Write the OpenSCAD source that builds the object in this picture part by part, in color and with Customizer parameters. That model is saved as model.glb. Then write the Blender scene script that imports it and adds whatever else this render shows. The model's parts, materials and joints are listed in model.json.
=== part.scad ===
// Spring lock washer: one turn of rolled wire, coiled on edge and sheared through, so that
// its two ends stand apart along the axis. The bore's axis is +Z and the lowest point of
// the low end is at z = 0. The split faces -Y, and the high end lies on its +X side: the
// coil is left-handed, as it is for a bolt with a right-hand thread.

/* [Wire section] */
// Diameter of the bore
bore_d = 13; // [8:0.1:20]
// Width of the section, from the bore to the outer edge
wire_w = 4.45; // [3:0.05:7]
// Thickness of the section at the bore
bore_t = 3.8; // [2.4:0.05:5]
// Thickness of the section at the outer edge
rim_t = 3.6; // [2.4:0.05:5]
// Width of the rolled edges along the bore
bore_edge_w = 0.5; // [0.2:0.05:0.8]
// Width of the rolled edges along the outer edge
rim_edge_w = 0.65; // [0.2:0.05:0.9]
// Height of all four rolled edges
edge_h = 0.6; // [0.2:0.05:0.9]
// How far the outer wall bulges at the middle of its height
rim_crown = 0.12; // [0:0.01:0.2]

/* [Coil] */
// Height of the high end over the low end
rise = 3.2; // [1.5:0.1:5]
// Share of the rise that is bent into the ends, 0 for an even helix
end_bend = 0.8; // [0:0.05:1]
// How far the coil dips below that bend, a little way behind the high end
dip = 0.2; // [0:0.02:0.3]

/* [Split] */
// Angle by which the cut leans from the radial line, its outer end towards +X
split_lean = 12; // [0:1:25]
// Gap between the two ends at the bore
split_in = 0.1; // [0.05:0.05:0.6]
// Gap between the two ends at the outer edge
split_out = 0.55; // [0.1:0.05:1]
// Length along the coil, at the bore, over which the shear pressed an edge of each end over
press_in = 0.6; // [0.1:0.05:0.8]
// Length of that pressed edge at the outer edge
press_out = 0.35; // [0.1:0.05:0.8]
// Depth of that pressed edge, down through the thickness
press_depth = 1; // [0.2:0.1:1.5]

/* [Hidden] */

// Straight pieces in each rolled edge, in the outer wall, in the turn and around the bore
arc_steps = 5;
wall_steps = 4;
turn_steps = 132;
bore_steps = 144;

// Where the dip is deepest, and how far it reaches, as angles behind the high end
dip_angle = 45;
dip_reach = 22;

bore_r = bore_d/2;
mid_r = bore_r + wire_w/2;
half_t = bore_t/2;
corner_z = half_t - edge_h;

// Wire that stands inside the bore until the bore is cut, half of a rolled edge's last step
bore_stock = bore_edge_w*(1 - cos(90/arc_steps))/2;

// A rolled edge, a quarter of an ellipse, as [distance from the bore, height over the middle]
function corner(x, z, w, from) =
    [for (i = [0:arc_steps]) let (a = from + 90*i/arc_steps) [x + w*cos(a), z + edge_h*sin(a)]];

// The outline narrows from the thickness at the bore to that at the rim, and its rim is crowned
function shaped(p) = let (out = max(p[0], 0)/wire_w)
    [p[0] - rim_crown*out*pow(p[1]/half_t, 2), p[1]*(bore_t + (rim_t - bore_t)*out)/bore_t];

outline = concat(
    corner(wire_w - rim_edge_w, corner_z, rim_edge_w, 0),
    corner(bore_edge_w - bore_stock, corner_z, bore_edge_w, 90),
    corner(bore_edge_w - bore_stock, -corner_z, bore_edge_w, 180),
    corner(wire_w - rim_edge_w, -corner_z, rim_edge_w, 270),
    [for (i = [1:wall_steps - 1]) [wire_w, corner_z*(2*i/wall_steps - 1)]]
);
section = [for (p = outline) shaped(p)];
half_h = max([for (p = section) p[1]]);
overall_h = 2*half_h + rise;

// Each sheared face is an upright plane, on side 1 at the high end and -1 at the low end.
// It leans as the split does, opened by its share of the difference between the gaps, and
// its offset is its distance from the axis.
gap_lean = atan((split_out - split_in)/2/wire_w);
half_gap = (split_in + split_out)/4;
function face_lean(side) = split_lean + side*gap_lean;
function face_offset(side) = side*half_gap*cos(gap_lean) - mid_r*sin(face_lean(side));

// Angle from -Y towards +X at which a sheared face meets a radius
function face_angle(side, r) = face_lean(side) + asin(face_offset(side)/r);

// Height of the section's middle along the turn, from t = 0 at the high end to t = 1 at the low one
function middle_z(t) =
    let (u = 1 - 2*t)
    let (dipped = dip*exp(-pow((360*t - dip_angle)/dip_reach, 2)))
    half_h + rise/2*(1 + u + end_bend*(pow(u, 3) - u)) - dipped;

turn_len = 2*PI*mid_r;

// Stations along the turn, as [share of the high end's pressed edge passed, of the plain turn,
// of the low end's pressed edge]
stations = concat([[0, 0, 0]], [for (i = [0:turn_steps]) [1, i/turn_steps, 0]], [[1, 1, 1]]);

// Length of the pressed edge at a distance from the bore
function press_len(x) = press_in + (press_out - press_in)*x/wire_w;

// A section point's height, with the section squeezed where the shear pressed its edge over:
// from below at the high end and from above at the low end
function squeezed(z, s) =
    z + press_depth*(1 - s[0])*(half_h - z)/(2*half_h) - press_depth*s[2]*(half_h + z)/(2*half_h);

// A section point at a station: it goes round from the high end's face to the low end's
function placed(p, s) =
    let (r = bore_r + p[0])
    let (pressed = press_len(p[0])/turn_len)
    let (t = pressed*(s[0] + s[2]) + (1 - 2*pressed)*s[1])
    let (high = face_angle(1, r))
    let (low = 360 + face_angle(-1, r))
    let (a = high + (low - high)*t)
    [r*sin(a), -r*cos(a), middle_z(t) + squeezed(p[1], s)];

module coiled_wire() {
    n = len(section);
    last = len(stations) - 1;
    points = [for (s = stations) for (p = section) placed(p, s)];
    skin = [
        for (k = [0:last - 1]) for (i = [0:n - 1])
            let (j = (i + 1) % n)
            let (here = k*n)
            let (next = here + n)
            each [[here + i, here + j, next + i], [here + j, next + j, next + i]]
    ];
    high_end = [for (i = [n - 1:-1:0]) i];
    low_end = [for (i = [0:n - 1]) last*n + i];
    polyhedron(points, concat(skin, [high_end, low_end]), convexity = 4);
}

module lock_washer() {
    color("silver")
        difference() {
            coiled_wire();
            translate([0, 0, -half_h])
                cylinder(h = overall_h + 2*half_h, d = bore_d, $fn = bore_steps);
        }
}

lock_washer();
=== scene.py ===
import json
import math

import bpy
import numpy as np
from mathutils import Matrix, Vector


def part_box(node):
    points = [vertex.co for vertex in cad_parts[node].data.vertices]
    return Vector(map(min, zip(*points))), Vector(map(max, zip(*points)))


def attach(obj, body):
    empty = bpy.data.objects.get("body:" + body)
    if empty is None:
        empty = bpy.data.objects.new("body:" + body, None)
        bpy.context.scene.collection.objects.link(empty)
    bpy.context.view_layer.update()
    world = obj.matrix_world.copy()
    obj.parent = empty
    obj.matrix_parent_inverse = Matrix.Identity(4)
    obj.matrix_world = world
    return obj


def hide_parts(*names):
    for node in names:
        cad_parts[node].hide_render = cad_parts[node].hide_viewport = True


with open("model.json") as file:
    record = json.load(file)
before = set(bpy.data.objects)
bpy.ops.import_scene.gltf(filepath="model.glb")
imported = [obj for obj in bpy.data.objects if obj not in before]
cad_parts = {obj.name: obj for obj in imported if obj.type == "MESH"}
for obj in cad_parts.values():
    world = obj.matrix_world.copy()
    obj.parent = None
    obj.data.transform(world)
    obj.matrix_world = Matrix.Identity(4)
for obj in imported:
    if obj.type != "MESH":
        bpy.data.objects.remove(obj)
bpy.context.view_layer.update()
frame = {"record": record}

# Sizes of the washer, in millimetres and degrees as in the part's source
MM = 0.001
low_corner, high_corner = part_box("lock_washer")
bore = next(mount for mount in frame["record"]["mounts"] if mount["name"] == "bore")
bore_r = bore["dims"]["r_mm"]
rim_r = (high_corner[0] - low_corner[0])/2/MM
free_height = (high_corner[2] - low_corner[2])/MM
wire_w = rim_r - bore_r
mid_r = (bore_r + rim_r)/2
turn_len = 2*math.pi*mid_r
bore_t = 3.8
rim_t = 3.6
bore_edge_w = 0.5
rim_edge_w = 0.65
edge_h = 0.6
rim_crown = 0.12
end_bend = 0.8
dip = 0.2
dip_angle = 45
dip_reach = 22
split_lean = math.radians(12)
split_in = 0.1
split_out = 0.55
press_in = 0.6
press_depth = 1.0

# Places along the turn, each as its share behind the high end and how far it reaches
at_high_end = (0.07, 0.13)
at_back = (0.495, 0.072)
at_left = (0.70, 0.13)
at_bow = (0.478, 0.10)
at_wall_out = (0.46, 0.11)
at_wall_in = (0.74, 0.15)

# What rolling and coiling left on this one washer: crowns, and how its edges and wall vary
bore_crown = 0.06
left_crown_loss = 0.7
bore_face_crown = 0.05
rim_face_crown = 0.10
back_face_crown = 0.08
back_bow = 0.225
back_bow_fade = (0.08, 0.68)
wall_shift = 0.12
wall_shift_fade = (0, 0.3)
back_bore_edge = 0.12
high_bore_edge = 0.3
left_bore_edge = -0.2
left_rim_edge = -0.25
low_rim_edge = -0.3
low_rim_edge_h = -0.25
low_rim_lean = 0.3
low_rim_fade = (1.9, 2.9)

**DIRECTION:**
Please transcribe, exactly and with nothing added, the lines from the first line of the material above through the line that contains "a right-hand thread.".

**ANSWER FOR THE TASK:**
Write the OpenSCAD source that builds the object in this picture part by part, in color and with Customizer parameters. That model is saved as model.glb. Then write the Blender scene script that imports it and adds whatever else this render shows. The model's parts, materials and joints are listed in model.json.
=== part.scad ===
// Spring lock washer: one turn of rolled wire, coiled on edge and sheared through, so that
// its two ends stand apart along the axis. The bore's axis is +Z and the lowest point of
// the low end is at z = 0. The split faces -Y, and the high end lies on its +X side: the
// coil is left-handed, as it is for a bolt with a right-hand thread.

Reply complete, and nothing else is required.